Ехал как— то -да не так и давно, в 1994 году дело было — автомобиль по Нью-Йорку. Понимаю, что зачин не шокирующий, тем более что эвон сколько их там каждый божий день ездит. Но эта конкретная машина мало что ехала зигзагами, так еще большей частью и по тротуару.

Тут, конечно, полиция следом увязалась. Огни свои бегущие включили, сирену. По правилам обязан злоумышленник затормозить — но он этого делать и не думал. Ну, так или иначе — а прижали они его двумя своими машинами, и тачку его дурную все-таки тормознули.

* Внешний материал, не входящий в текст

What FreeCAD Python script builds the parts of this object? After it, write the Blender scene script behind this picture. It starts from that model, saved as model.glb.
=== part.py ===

И тут из того странного автомобиля вылез водитель. (Как впоследствии выяснилось, тоже страж порядка — Анджело Анджелико.) Вылез с видом самым героическим — и с внушительным пистолетом в руках. Окружившие машину полицейские, понятно, повели себя в полном соответствии с уставом и тут же разрядили в вооруженного типа свои нацеленные на него пушки. С самым, как вы понимаете, печальным для Анджело результатом.

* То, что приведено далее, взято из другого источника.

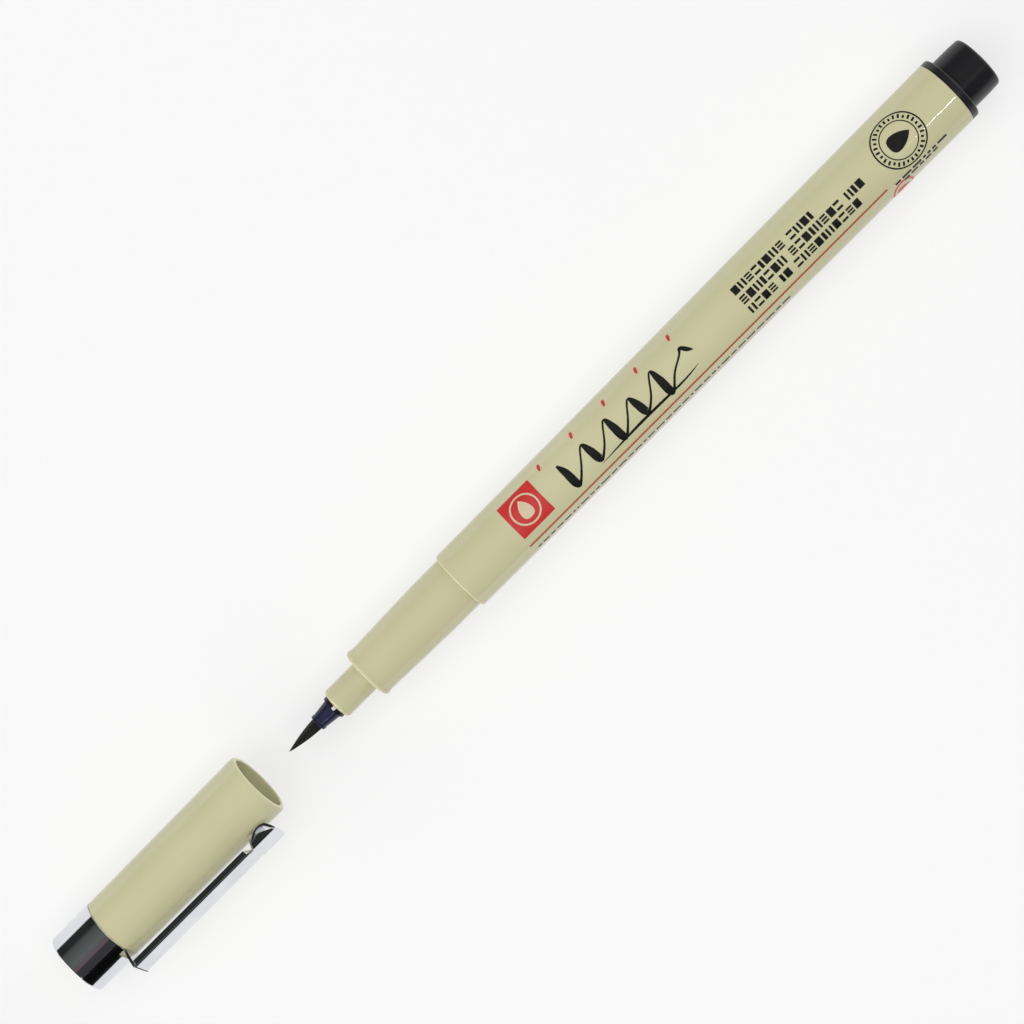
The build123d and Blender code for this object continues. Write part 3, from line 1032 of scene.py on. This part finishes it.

Потом — это уже в ходе обязательного служебного расследования — картина в деталях выяснилась. Он, этот Анджелико, еще только тормознув, уже им заорал, что он полицейский. А когда патрульный гневно поинтересовался, почему же он не выполнил приказ остановиться, Анджелико, уже вылезая из машины, ответил, что останавливаться был вовсе не обязан. Потому что — и это он произнес, на ходу вынимая свой гигантских размеров… нет, не член, а все-таки Магнум — «мой пистолет больше твоего».

Так что сами можете представить, какой взрыв восторга в заинтересованных фрейдистских кругах эта история вызвала.

Вот вам и пистолет. Который, как любому теперь понятно, тоже фактор еще тот. Но так мне думается, что и форма, и пуговицы блестящие, и кокарда, и та же пушка, о которой до того речь была — это все лишь составляющие облика некоей невероятно притягательной и едва ли не архетипической (привет юнгианцам) фигуры — фигуры Героя. Этакий современный Гильгамеш, Геракл и сэр Галахад. Хоть даже и возникающий иногда в облике какого-нибудь Анджело Анджелико.

И мечта о героизме (пусть и в обмирщенном таком значении, без букв заглавных) — она для многих из них стимул. Что благородно несомненно — и вовсе я тут не шучу. Что плохого о героизме-то помечтать — даже и вкупе с полагающейся героизму по статусу славой? «Герой-полицейский спасает ребенка из горящего дома.» «Герой-полицейский в одиночку захватывает судно с грузом кокаина.» «Герой-полицейский выходит на орбиту и снимает с нее терпящий бедствие Шаттл.» Ничего, на мой взгляд, тут предосудительного нет — до Шаттла включительно.

Конечно, серые будни зачастую от такой мечты постепенно и камушка на камушке не оставляют. Производя вместо армий героев — армии разочаровшихся циников. Но и под напором безжалостных будней не умирает мечта. И продолжает маячить в туманном далеке, как таинственный Грааль, первая страница газеты, с заголовком, начинающимся словами: «Герой-полицейский…»

А мечту эту воплощают иногда несмотря даже и ни на что. Наперекор унылой повседневной рутине. Потому что нахрена ж и портупея с кокардой — ежели без свершений героических. И оттого со всем снисхождением отнесся бы я к тем двум полицейским, что в Аргентине арестованы были.

Они, эти двое — сержант Ойос и рядовой Хосе (это фамилия его и была, потому как про имя мне ничего не известно) — в тамошней полиции, в городе Часико, были на самом лучшем счету. Расторопные, смышленые, смелые. На место преступления первыми прибывали, к пожарам прежде пожарников поспевали, в перестрелки с бандитами вступали бесстрашно. Пока не выяснилось, что весь их героизм и все их свершения — липа липовая. Классическая, то есть, туфта.